How to properly grapple with the fearsome cultural weight of the original Ghostbusters is a question that the franchise has acknowledged before. In 1997, the beloved cartoon The Real Ghostbusters was followed by an unexpected sequel: Extreme Ghostbusters, in which paranormal researcher Egon Spengler recruits a new team of young heroes to continue the fight against supernatural menaces. This show was darker and less goofy than the previous one, a necessary course correction given how The Real Ghostbusters had attempted, starting on its third season, an ill-advised shift toward a family-friendlier tone. Notably, the series finale of Extreme Ghostbusters is about Egon reconnecting with his old pals and going out to chase ghosts like they used to, annoying the new team with their obvious mid-life crisis and condescending attitude. Most of the humor in this two-part episode is done at the expense of the original team, portraying them as so self-absorbed and meddlesome that we can't wait to see them go. The villain is defeated by the collaboration of both teams, but not until the seniors acknowledge that the torch has been passed.

That degree of self-awareness is lost on Ghostbusters: Afterlife, the latest result of filmmakers' current state of utter terror of their own audiences. Just like Disney took the overblown hatred thrown at The Last Jedi seriously and gave us the insipid Rise of Skywalker, Sony Pictures let the vitriol about the 2016 Ghostbusters reboot scare it into delivering a safe, reassuring, bland, reverential, unimaginative, inoffensive-yet-fully-offensive pat on the head for all the entitled manchildren who couldn't accept women wearing a proton pack and spent the last half decade demanding that the studio go back and fix it.
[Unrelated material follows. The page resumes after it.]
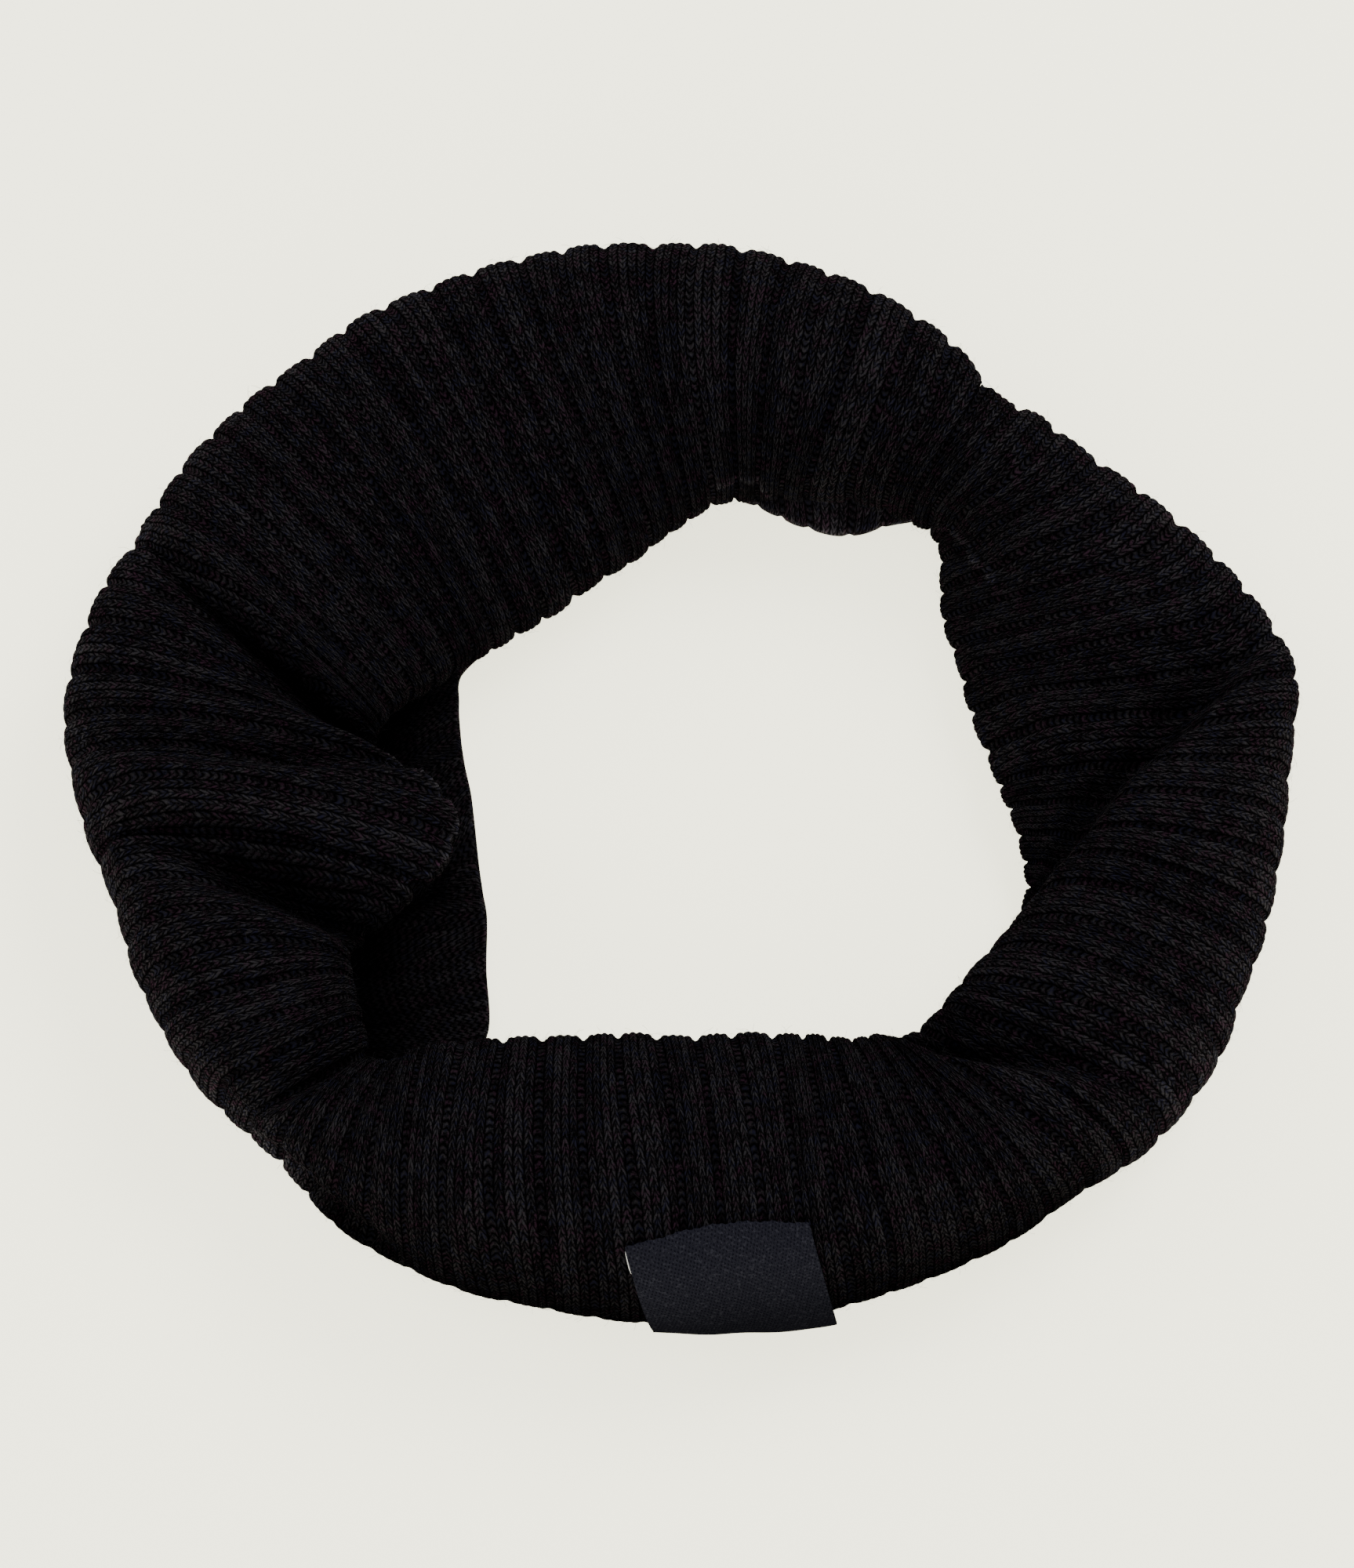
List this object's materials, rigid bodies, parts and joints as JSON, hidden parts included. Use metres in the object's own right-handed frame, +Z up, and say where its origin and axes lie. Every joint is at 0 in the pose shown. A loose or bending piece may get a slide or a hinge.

This attitude of "go back and fix it" has done serious damage to the movie industry. When James Cameron returned to the Terminator franchise with the explicit intention of erasing everything after T2 (Cameron actually said the words "we’re pretending the other films were a bad dream," which by now ought to be taken as a prophecy of doom in Hollywood), hardcore fans cheered, only to be treated to the underwhelming Dark Fate. Even today, many fans still demand that George Lucas be brought back to supposedly save Star Wars, forgetting how the prequels are made entirely of bad choices. The same bizarre cult of personality forms the backbone of the #RestoretheSnyderverse movement.

Hidden beneath the rage and the hyperbole is an interesting discussion about the nature of authorship and canonicity. The fixation on canon stems from a misplaced need for veracity that belongs in historical studies, not in fiction. It actually matters if Nelson Mandela was freed and elected president of South Africa, and did not, as many misremember, die in prison. It does not matter if Superman gets married in one storyline and is back in high school in the next. To offer a not wholly unrelated example: each region of India has their own myths about the gods, and the Hindu attitude is to deem all of them valid. Conversely, in the Western world, there's only one official canon of Scripture, even though in the early Christian times there was an immense variety of gospels in circulation, and there were bitter disagreements about which selection of books were meant to belong to the One True Canon. The latter approach is the one taken by fans who demand that all pieces of a franchise fit together in a single, neat, agreeable lore. Viewed in this context, it's not surprising that genre canon is being treated with a reverence that crosses into dogmatic fanaticism. The Ghostbusters franchise repeats the fatal mistake of the Terminator franchise in adopting the position that only the Holy Word of Reitman is true.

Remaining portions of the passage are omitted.